With a 2.5MHz or more offset you can fit an entire GE MVP
repeater, a 12v 18ah gell cell AND a 2mhz duplexer into a
backpack.  And I've seen it run on a single antenna with no
desense.
The secret is the GE MVP mobile radio - the receiver has a
real helical front end, and can be tuned to be very narrow.
The transmitter is very clean. Both the receiver and the
transmitter are crystal controlled, so there is no synthesizer noise.
See <http://www.repeater-builder.com/ge/mvp/no6bmvpconversion.html>

You state above that you have an HT and an amateur grade
mobile to work with.

Most modern HTs are super wide and have ZERO rejection from
strong in-band signals, and adding a pass cavity in front does
nothing because the signal goes in through the unshielded
plastic case.
Modern mobiles that hear equally well from 136-174 MHz are no
better.  You need to find a better set of radios or set up a split
site with a much greater distance between receiver and transmitter.

>Observations, suggestions, and your crazy are appreciated!
>
>Thank You,
>
>K1STX

If your hilltop geography is such that you can separate the
receiver and transmitter by a good distance that will help.
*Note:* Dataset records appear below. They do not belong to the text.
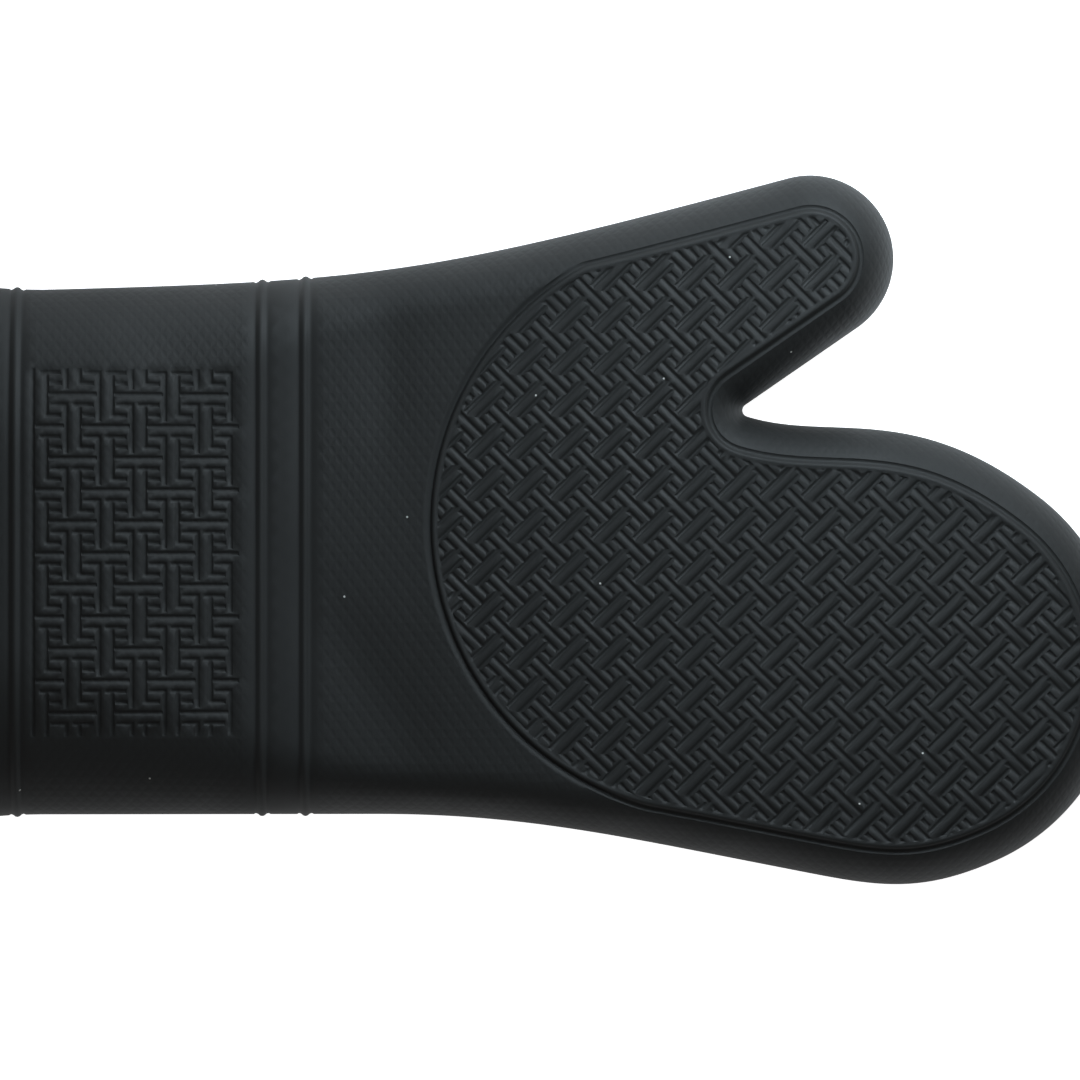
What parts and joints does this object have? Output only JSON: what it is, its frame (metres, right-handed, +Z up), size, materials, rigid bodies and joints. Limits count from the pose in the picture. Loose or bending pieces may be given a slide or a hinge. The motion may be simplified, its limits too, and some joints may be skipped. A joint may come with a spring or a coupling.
{
  "type": "oven mitt",
  "caption": "Long moulded silicone oven mitt lying flat, with a raised fret grip, ribbed cuff, quilted cotton lining and a tape hanging loop.",
  "frame": {"origin": "on the surface the mitt lies on, under the middle of its bounding box, hanging loop counted", "axes": "+X from the cuff's mouth to the fingertips, +Y from the little finger's side to the thumb's side, +Z up out of the palm face"},
  "size_m": [0.3286, 0.1772, 0.0484],
  "materials": {
    "silicone": "matte moulded silicone with a fret relief and a fine diamond knurl",
    "scrim": "thin open backing cloth",
    "wadding": "needled cotton wadding",
    "lining_cotton": "plain-woven cotton, quilted in diamonds",
    "binding_tape": "folded cotton bias tape",
    "loop_tape": "herringbone cotton tape",
    "thread": "twisted polyester sewing thread"
  },
  "bodies": {
    "mitt": {"palm_shell": "silicone", "back_shell": "silicone", "palm_scrim": "scrim", "back_scrim": "scrim", "palm_wadding": "wadding", "back_wadding": "wadding", "palm_lining": "lining_cotton", "back_lining": "lining_cotton", "seam_tape": "binding_tape", "cuff_binding": "binding_tape", "binding_stitching": "thread", "loop_tail": "loop_tape", "loop_bartack": "thread"},
    "loop": {"hanging_loop": "loop_tape"}
  },
  "joints": [
    {"name": "loop_swing", "type": "hinge", "parent": "mitt", "child": "loop", "pos_m": [-0.13026, 0.04631, 0.024], "axis": [0, 0, 1], "range_deg": [-60, 60]}
  ]
}
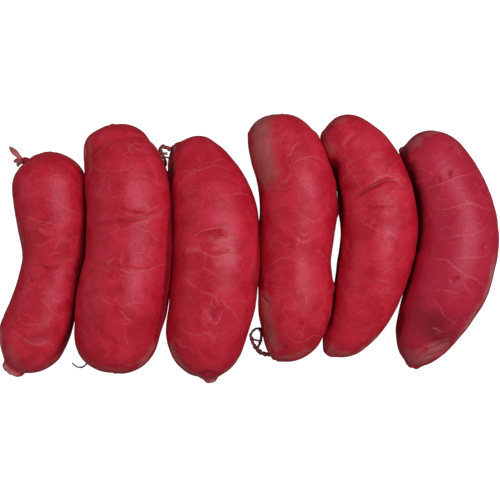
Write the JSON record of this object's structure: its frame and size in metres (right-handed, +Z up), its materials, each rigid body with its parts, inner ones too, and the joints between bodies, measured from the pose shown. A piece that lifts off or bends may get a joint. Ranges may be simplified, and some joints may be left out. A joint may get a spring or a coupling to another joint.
{
  "type": "string of sausage links",
  "caption": "String of short, plump raw sausage links in natural casing, folded in a zigzag so that the links lie side by side.",
  "frame": {"origin": "on the table, under the middle of the string's bounding box", "axes": "+X along the row of links, +Y along the links towards the knotted end, +Z up"},
  "size_m": [0.2346, 0.1268, 0.0407],
  "materials": {
    "casing_red": null,
    "casing_dried": null
  },
  "bodies": {
    "root": {"link_1": "casing_red", "link_2": "casing_red", "link_3": "casing_red", "link_4": "casing_red", "link_5": "casing_red", "link_6": "casing_red", "twist_1_2": "casing_dried", "twist_2_3": "casing_dried", "twist_3_4": "casing_dried", "twist_4_5": "casing_dried", "twist_5_6": "casing_dried"}
  },
  "joints": []
}
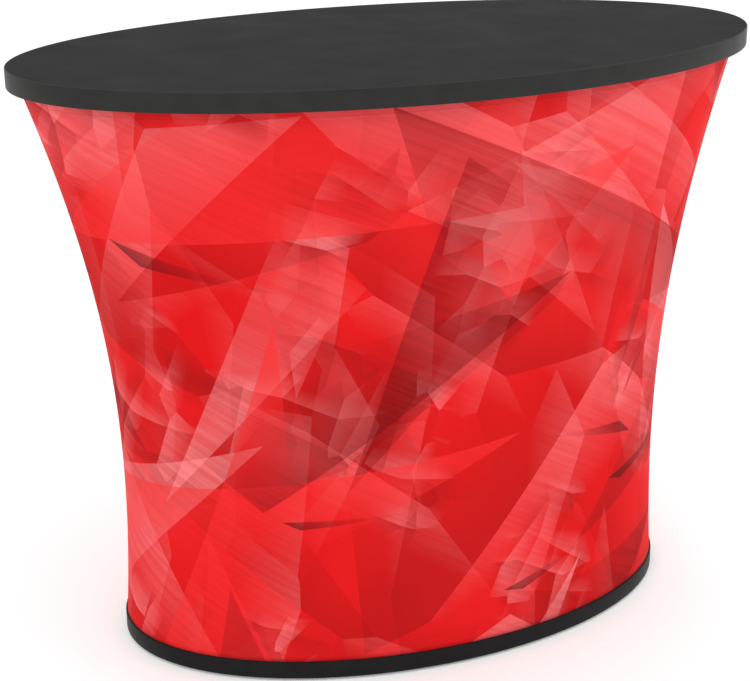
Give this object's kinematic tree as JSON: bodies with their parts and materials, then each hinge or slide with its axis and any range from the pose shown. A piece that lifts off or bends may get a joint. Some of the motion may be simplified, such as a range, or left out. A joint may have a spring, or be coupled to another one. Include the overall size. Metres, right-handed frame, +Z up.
{
  "type": "exhibition counter",
  "caption": "Oval counter for exhibition stands: stretched printed fabric between a black oval base and a wider charcoal top, on posts, with a shelf and a zip behind.",
  "frame": {"origin": "on the floor under the middle of the counter", "axes": "+X along the long way of the oval, +Y to the staff side with the zip, +Z up"},
  "size_m": [1.27, 0.7, 1],
  "materials": {
    "charcoal_laminate": "fibreboard faced with satin charcoal high-pressure laminate",
    "charcoal_edging": "charcoal ABS edging, slightly satin",
    "black_laminate": "fibreboard faced with satin black laminate",
    "black_edging": "black ABS edging",
    "printed_polyester": "knitted stretch polyester, dye-sublimation print in overlapping reds and pinks",
    "birch_plywood": "clear-sealed birch plywood",
    "hook_tape": "black woven hook tape",
    "satin_aluminium": "satin anodised tube",
    "plated_steel": "bright nickel-plated steel",
    "spring_steel": "rolled spring steel strip",
    "black_nylon": "moulded black nylon",
    "zip_tape": "woven black polyester zip tape",
    "black_rubber": "moulded rubber glide"
  },
  "bodies": {
    "frame": {"base_panel": "black_laminate", "base_edge_band": "black_edging", "lower_ring": "birch_plywood", "upper_ring": "birch_plywood", "lower_hook_tape": "hook_tape", "upper_hook_tape": "hook_tape", "glide_front_left": "black_rubber", "glide_rear_left": "black_rubber", "glide_front_right": "black_rubber", "glide_rear_right": "black_rubber", "floor_socket_front_left": "black_nylon", "head_socket_front_left": "black_nylon", "lower_post_front_left": "satin_aluminium", "upper_post_front_left": "satin_aluminium", "post_coupler_front_left": "plated_steel", "spring_strip_front_left": "spring_steel", "floor_socket_rear_left": "black_nylon", "head_socket_rear_left": "black_nylon", "lower_post_rear_left": "satin_aluminium", "upper_post_rear_left": "satin_aluminium", "post_coupler_rear_left": "plated_steel", "spring_strip_rear_left": "spring_steel", "floor_socket_front_right": "black_nylon", "head_socket_front_right": "black_nylon", "lower_post_front_right": "satin_aluminium", "upper_post_front_right": "satin_aluminium", "post_coupler_front_right": "plated_steel", "spring_strip_front_right": "spring_steel", "floor_socket_rear_right": "black_nylon", "head_socket_rear_right": "black_nylon", "lower_post_rear_right": "satin_aluminium", "upper_post_rear_right": "satin_aluminium", "post_coupler_rear_right": "plated_steel", "spring_strip_rear_right": "spring_steel", "fabric_sleeve": "printed_polyester", "zip_tape_left": "zip_tape", "zip_tape_right": "zip_tape", "zip_teeth": "black_nylon", "zip_bottom_stop": "plated_steel", "zip_top_stop": "plated_steel"},
    "tabletop": {"tabletop_panel": "charcoal_laminate", "tabletop_edge_band": "charcoal_edging", "locating_peg_left": "black_nylon", "locating_peg_right": "black_nylon"},
    "shelf": {"shelf_panel": "black_laminate", "shelf_edge_band": "black_edging", "shelf_collar_front_left": "black_nylon", "shelf_collar_rear_left": "black_nylon", "shelf_collar_front_right": "black_nylon", "shelf_collar_rear_right": "black_nylon"},
    "thumbscrew_front_left": {"thumbscrew_front_left": "black_nylon"},
    "thumbscrew_rear_left": {"thumbscrew_rear_left": "black_nylon"},
    "thumbscrew_front_right": {"thumbscrew_front_right": "black_nylon"},
    "thumbscrew_rear_right": {"thumbscrew_rear_right": "black_nylon"},
    "snap_button_front_left": {"snap_button_front_left": "plated_steel"},
    "snap_button_rear_left": {"snap_button_rear_left": "plated_steel"},
    "snap_button_front_right": {"snap_button_front_right": "plated_steel"},
    "snap_button_rear_right": {"snap_button_rear_right": "plated_steel"},
    "zip_slider": {"zip_slider": "plated_steel"},
    "zip_pull": {"zip_pull": "plated_steel"}
  },
  "joints": [
    {"name": "tabletop_lift", "type": "slide", "parent": "frame", "child": "tabletop", "axis": [0, 0, 1], "range_m": [0, 0.12]},
    {"name": "shelf_height", "type": "slide", "parent": "frame", "child": "shelf", "axis": [0, 0, 1], "range_m": [-0.05, 0.2]},
    {"name": "thumbscrew_turn_front_left", "type": "hinge", "parent": "shelf", "child": "thumbscrew_front_left", "pos_m": [-0.264, -0.14, 0.5687], "axis": [1, 0, 0], "range_deg": [0, 720]},
    {"name": "thumbscrew_turn_rear_left", "type": "hinge", "parent": "shelf", "child": "thumbscrew_rear_left", "pos_m": [-0.264, 0.14, 0.5687], "axis": [1, 0, 0], "range_deg": [0, 720]},
    {"name": "thumbscrew_turn_front_right", "type": "hinge", "parent": "shelf", "child": "thumbscrew_front_right", "pos_m": [0.264, -0.14, 0.5687], "axis": [-1, 0, 0], "range_deg": [0, 720]},
    {"name": "thumbscrew_turn_rear_right", "type": "hinge", "parent": "shelf", "child": "thumbscrew_rear_right", "pos_m": [0.264, 0.14, 0.5687], "axis": [-1, 0, 0], "range_deg": [0, 720]},
    {"name": "snap_button_press_front_left", "type": "slide", "parent": "frame", "child": "snap_button_front_left", "axis": [1, 0, 0], "range_m": [0, 0.0055], "stiffness_N_per_m": 1000, "springref_m": -0.003, "deforming": ["spring_strip_front_left"]},
    {"name": "snap_button_press_rear_left", "type": "slide", "parent": "frame", "child": "snap_button_rear_left", "axis": [1, 0, 0], "range_m": [0, 0.0055], "stiffness_N_per_m": 1000, "springref_m": -0.003, "deforming": ["spring_strip_rear_left"]},
    {"name": "snap_button_press_front_right", "type": "slide", "parent": "frame", "child": "snap_button_front_right", "axis": [-1, 0, 0], "range_m": [0, 0.0055], "stiffness_N_per_m": 1000, "springref_m": -0.003, "deforming": ["spring_strip_front_right"]},
    {"name": "snap_button_press_rear_right", "type": "slide", "parent": "frame", "child": "snap_button_rear_right", "axis": [-1, 0, 0], "range_m": [0, 0.0055], "stiffness_N_per_m": 1000, "springref_m": -0.003, "deforming": ["spring_strip_rear_right"]},
    {"name": "zip_run", "type": "slide", "parent": "frame", "child": "zip_slider", "axis": [0, -0.0214, -0.9998], "range_m": [0, 0.78]},
    {"name": "zip_pull_swing", "type": "hinge", "parent": "zip_slider", "child": "zip_pull", "pos_m": [0, 0.32185, 0.91457], "axis": [1, 0, 0], "range_deg": [-6, 150]}
  ]
}
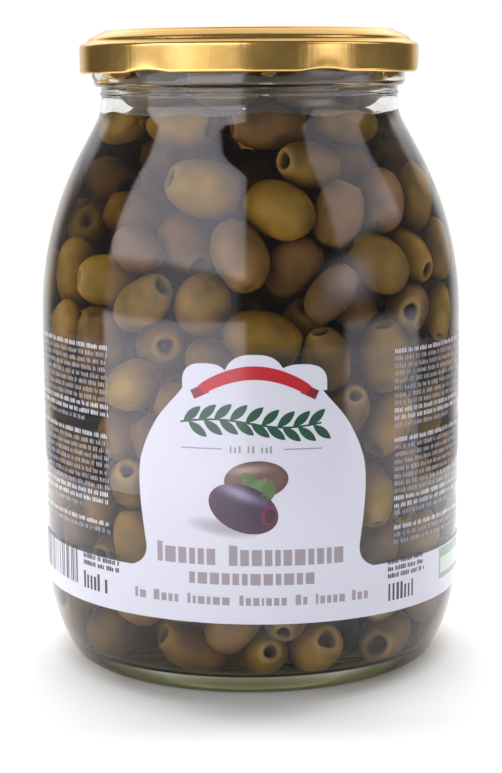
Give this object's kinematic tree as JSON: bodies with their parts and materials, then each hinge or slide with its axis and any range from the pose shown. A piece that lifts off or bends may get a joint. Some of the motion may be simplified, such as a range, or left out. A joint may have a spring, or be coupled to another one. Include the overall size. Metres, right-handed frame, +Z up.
{
  "type": "jar of olives",
  "caption": "Tall clear glass jar of pitted brown olives in oil, with a gold twist-off lid and a clear wrap label printed with a white arch and band.",
  "frame": {"origin": "centre of the jar's foot, on the surface it stands on", "axes": "+Z up along the jar's axis, the label's front towards -Y"},
  "size_m": [0.108, 0.108, 0.1601],
  "materials": {
    "jar_glass": "clear polished flint glass, faintly green in the thick base",
    "lid_metal": "gold lacquered tinplate, satin, with fine handling scratches",
    "label_film": "clear self-adhesive film with opaque white printed fields",
    "oil": "clear golden-green olive oil",
    "olive": "smooth oiled olive skin, golden brown to purple brown"
  },
  "bodies": {
    "root": {"jar": "jar_glass", "lid": "lid_metal", "label": "label_film", "oil": "oil", "olives": "olive"}
  },
  "joints": []
}
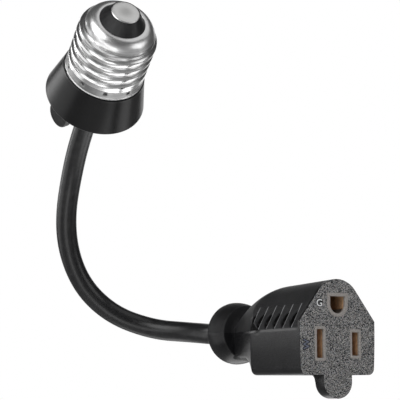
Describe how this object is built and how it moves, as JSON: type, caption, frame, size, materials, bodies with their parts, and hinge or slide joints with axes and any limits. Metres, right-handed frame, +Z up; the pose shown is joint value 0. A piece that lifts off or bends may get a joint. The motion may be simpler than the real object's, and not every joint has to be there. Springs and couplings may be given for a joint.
{
  "type": "lamp socket adapter",
  "caption": "Black lamp socket adapter: a screw lamp base with a flared cap, a short round cord and a moulded grounded outlet.",
  "frame": {"origin": "the centre of the screw shell's rim plane, on the screw axis, where the shell meets the cap; the adapter stands as pictured, with the screw base tilted up, the cord in its bend and the outlet level below", "axes": "+X to the right as one faces the outlet, +Y away from the viewer, from the outlet's face back to its cord, +Z up, from the outlet's tongue to its ridge"},
  "size_m": [0.0829, 0.1103, 0.1282],
  "materials": {
    "shell_metal": "bright nickel plate",
    "nose_plastic": "gloss",
    "contact_metal": "satin tin plate",
    "cap_plastic": "satin gloss",
    "ferrule_metal": "zinc plate",
    "core_black": "semi-matt",
    "core_white": "semi-matt",
    "bare_copper": "bright stranded copper",
    "cord_jacket": "satin",
    "outlet_vinyl": "fine-grained semi-gloss",
    "carrier_plastic": "semi-matt",
    "contact_brass": "rolled sheet"
  },
  "bodies": {
    "root": {"screw_shell": "shell_metal", "tip_insulator": "nose_plastic", "centre_contact": "contact_metal", "base_body": "cap_plastic", "base_cover": "cap_plastic", "cord_grip": "ferrule_metal", "base_hot_lead": "core_black", "base_hot_strands": "bare_copper", "base_neutral_lead": "core_white", "base_neutral_strands": "bare_copper", "cord": "cord_jacket", "outlet_body": "outlet_vinyl", "contact_carrier": "carrier_plastic", "carrier_plate": "carrier_plastic", "hot_contact": "contact_brass", "neutral_contact": "contact_brass", "ground_contact": "contact_brass", "outlet_hot_strands": "bare_copper", "outlet_neutral_strands": "bare_copper", "outlet_hot_lead": "core_black", "outlet_neutral_lead": "core_white"}
  },
  "joints": []
}
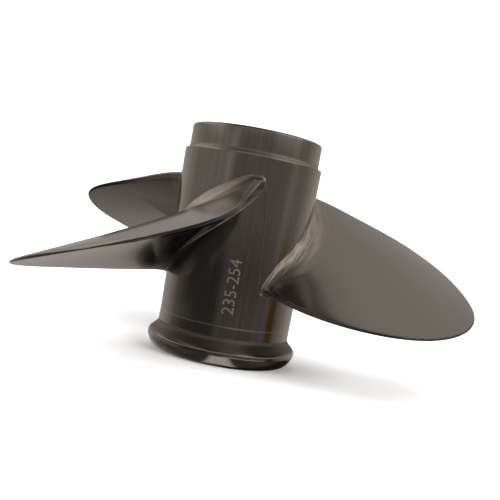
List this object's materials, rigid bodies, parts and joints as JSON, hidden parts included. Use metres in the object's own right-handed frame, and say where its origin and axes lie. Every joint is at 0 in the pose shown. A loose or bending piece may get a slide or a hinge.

I once set up a split-site portable UHF repeater with four borrowed
100-foot extension cords set up as two 200 footers.  One
cord carried audio, the other carried PTT.  A balanced-to-unbalanced
audio transformer at each end of the audio cord got rid of the hum
picked up by the unshielded cord.

It took 12v at one end of the PTT link to reliably key a 6v relay
at the other end due to the DC voltage drop in the cord (the
controller was at the receiver end, and its PTT output keyed a
relay that put 12v on the PTT extension cord, which were
connected to the coil of a relay at the other end.
Normally open contacts on a 6v relay at the other end keyed
the transmitter PTT circuit.

The geography was a ridgeline overlooking a valley.  The receiver
and transmitter antenna footprints were different, but the required
service area was encompassed by the overlap, so it didn't matter.
Don't forget the downtilt.  And don't try to duplex on a pushup mast.